Exercise objective:
Each line from the start of the data below through the one containing "stud_engagement = 10.0" must be reproduced exactly.

Data excerpt:
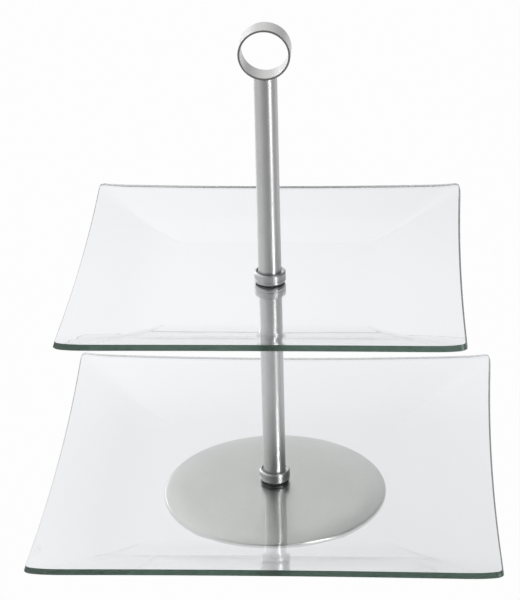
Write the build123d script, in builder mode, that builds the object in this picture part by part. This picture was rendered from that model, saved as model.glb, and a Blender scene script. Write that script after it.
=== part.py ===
from build123d import *
import math
import os

# Two-tier cake stand. Two slumped square glass plates are clamped on a central
# post made of two equal tubes, over a round pressed-steel base, with a ring
# handle on top. The origin is on the table under the post's axis, +Z is up,
# and +Y is the handle's finger direction. All sizes are in millimetres.

# ---------------------------------------------------------------- driving sizes
# Glass plates
lower_side = 300.0
upper_side = 252.0
lower_sag = 4.0  # how far the middle of each side is drawn in
upper_sag = 2.4
lower_rise = 17.6  # height of the rim's middle over the flat floor
upper_rise = 15.3
glass_t = 4.0
glass_hole_d = 12.0
corner_r = 5.0
bend_r = 100.0  # bend between the flat floor and the straight flank
flank_slope = 18.5  # degrees
corner_blend = 8.0  # exponent that rounds the valley along each diagonal
grid_cells = 48  # spans of the sampled dish surface along a side
edge_round = 0.5

# Base
base_r = 75.0
sheet_t = 1.0
foot_d = 10.0
foot_h = 1.5
foot_count = 4
foot_ring_r = 64.5
flange_w = 14.0
roll_r = 2.5
shoulder_r = 36.6
shoulder_slope = 26.0  # degrees at the top of the rolled rim
dome_slope = 5.0  # degrees where the dome meets the shoulder
seat_r = 14.0

# Post
tube_d = 15.0
tube_wall = 1.0
tube_length = 140.0
collar_d = 20.5
collar_h = 7.0
collar_floor = 1.0
collar_bevel = 0.7
socket_play = 0.05
groove_d = 17.6
groove_depth = 1.6
insert_length = 16.0
insert_play = 0.02

# Rubber
washer_d = 18.8
washer_t = 0.5
seat_play = 0.05  # the glass stands this clear of a washer on another body
sleeve_play = 0.2

# Threads, drawn as plain cylinders
thread_d = 6.0
thread_play = 0.05
screw_length = 20.0
screw_head_w = 10.0
screw_head_h = 4.0
screw_hole_d = 6.6
penny_d = 24.0
penny_t = 1.6
spring_d = 10.8
spring_t = 1.6
spring_slit = 0.6
stud_length = 30.0
stud_engagement = 10.0

# Ring handle
ring_d = 33.0
ring_width = 16.0
ring_wall = 1.4
ring_seat = 0.3  # how deep the ring sits in the end of the tube
cap_length = 5.0

# ------------------------------------------------------------- derived heights
slope = math.radians(flank_slope)
roll_end = math.radians(shoulder_slope)
dome_end = math.radians(dome_slope)
roll_reach = roll_r * (1 - math.sin(roll_end))
shoulder_reach = shoulder_r * (math.sin(roll_end) - math.sin(dome_end))
dome_r = (base_r - roll_reach - shoulder_reach - seat_r) / math.sin(dome_end)
roll_lift = roll_r * (1 + math.cos(roll_end))
shoulder_lift = shoulder_r * (math.cos(dome_end) - math.cos(roll_end))
dome_lift = dome_r * (1 - math.cos(dome_end))

seat_z = foot_h + roll_lift + shoulder_lift + dome_lift
lower_glass_z = seat_z + washer_t + seat_play
lower_floor_z = lower_glass_z + glass_t
lower_collar_z = lower_floor_z + washer_t
lower_tube_z = lower_collar_z + collar_floor
lower_tube_top = lower_tube_z + tube_length
support_top = lower_tube_top + collar_floor
support_z = support_top - collar_h
upper_glass_z = support_top + washer_t + seat_play
upper_floor_z = upper_glass_z + glass_t
upper_collar_z = upper_floor_z + washer_t
upper_tube_z = upper_collar_z + collar_floor
upper_tube_top = upper_tube_z + tube_length
ring_z = upper_tube_top - ring_seat + ring_d / 2
stud_z = upper_tube_z + stud_engagement - stud_length
screw_seat_z = seat_z - sheet_t - penny_t - spring_t


# --------------------------------------------------------------- shape helpers
def flank(distance, flat):
    """Height of the dish at a distance from the middle: flat, bend, straight."""
    past = abs(distance) - flat
    bend_run = bend_r * math.sin(slope)
    if past <= 0:
        return 0.0
    if past < bend_run:
        return bend_r - math.sqrt(bend_r**2 - past**2)
    return bend_r * (1 - math.cos(slope)) + (past - bend_run) * math.tan(slope)


def flat_half_width(side, sag, rise):
    """Half width of the flat floor that gives the rim's middle its height."""
    bend_run = bend_r * math.sin(slope)
    bend_rise = bend_r * (1 - math.cos(slope))
    return side / 2 - sag - bend_run - (rise - bend_rise) / math.tan(slope)


def dish_height(x, y, flat):
    """Height over the floor. The two flanks blend softly along the diagonals."""
    u = flank(x, flat)
    v = flank(y, flat)
    return (u**corner_blend + v**corner_blend) ** (1 / corner_blend)


def dish_surface(side, sag, rise, floor_z):
    """The plate's upper face as one smooth surface, a little over its outline."""
    flat = flat_half_width(side, sag, rise)
    step = side * 1.02 / grid_cells
    places = [step * (i - grid_cells / 2) for i in range(grid_cells + 1)]
    points = [[(x, y, floor_z + dish_height(x, y, flat)) for y in places] for x in places]
    return Face.make_surface_from_array_of_points(points, smoothing=(1, 1, 1), max_deg=5)


def collar_profile(z, height):
    """Outer section of a turned collar, bevelled at both ends."""
    bevel = collar_bevel
    r = collar_d / 2
    return Polyline(
        (0, z),
        (r - bevel, z),
        (r, z + bevel),
        (r, z + height - bevel),
        (r - bevel, z + height),
        (0, z + height),
        close=True,
    )


os.makedirs("parts", exist_ok=True)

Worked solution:
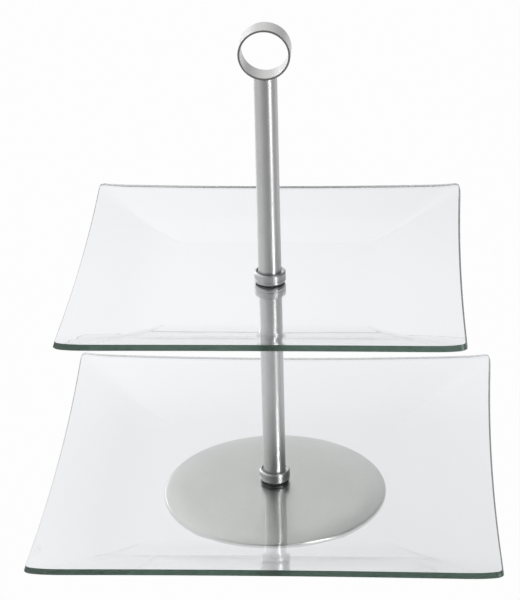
Write the build123d script, in builder mode, that builds the object in this picture part by part. This picture was rendered from that model, saved as model.glb, and a Blender scene script. Write that script after it.
=== part.py ===
from build123d import *
import math
import os

# Two-tier cake stand. Two slumped square glass plates are clamped on a central
# post made of two equal tubes, over a round pressed-steel base, with a ring
# handle on top. The origin is on the table under the post's axis, +Z is up,
# and +Y is the handle's finger direction. All sizes are in millimetres.

# ---------------------------------------------------------------- driving sizes
# Glass plates
lower_side = 300.0
upper_side = 252.0
lower_sag = 4.0  # how far the middle of each side is drawn in
upper_sag = 2.4
lower_rise = 17.6  # height of the rim's middle over the flat floor
upper_rise = 15.3
glass_t = 4.0
glass_hole_d = 12.0
corner_r = 5.0
bend_r = 100.0  # bend between the flat floor and the straight flank
flank_slope = 18.5  # degrees
corner_blend = 8.0  # exponent that rounds the valley along each diagonal
grid_cells = 48  # spans of the sampled dish surface along a side
edge_round = 0.5

# Base
base_r = 75.0
sheet_t = 1.0
foot_d = 10.0
foot_h = 1.5
foot_count = 4
foot_ring_r = 64.5
flange_w = 14.0
roll_r = 2.5
shoulder_r = 36.6
shoulder_slope = 26.0  # degrees at the top of the rolled rim
dome_slope = 5.0  # degrees where the dome meets the shoulder
seat_r = 14.0

# Post
tube_d = 15.0
tube_wall = 1.0
tube_length = 140.0
collar_d = 20.5
collar_h = 7.0
collar_floor = 1.0
collar_bevel = 0.7
socket_play = 0.05
groove_d = 17.6
groove_depth = 1.6
insert_length = 16.0
insert_play = 0.02

# Rubber
washer_d = 18.8
washer_t = 0.5
seat_play = 0.05  # the glass stands this clear of a washer on another body
sleeve_play = 0.2

# Threads, drawn as plain cylinders
thread_d = 6.0
thread_play = 0.05
screw_length = 20.0
screw_head_w = 10.0
screw_head_h = 4.0
screw_hole_d = 6.6
penny_d = 24.0
penny_t = 1.6
spring_d = 10.8
spring_t = 1.6
spring_slit = 0.6
stud_length = 30.0
stud_engagement = 10.0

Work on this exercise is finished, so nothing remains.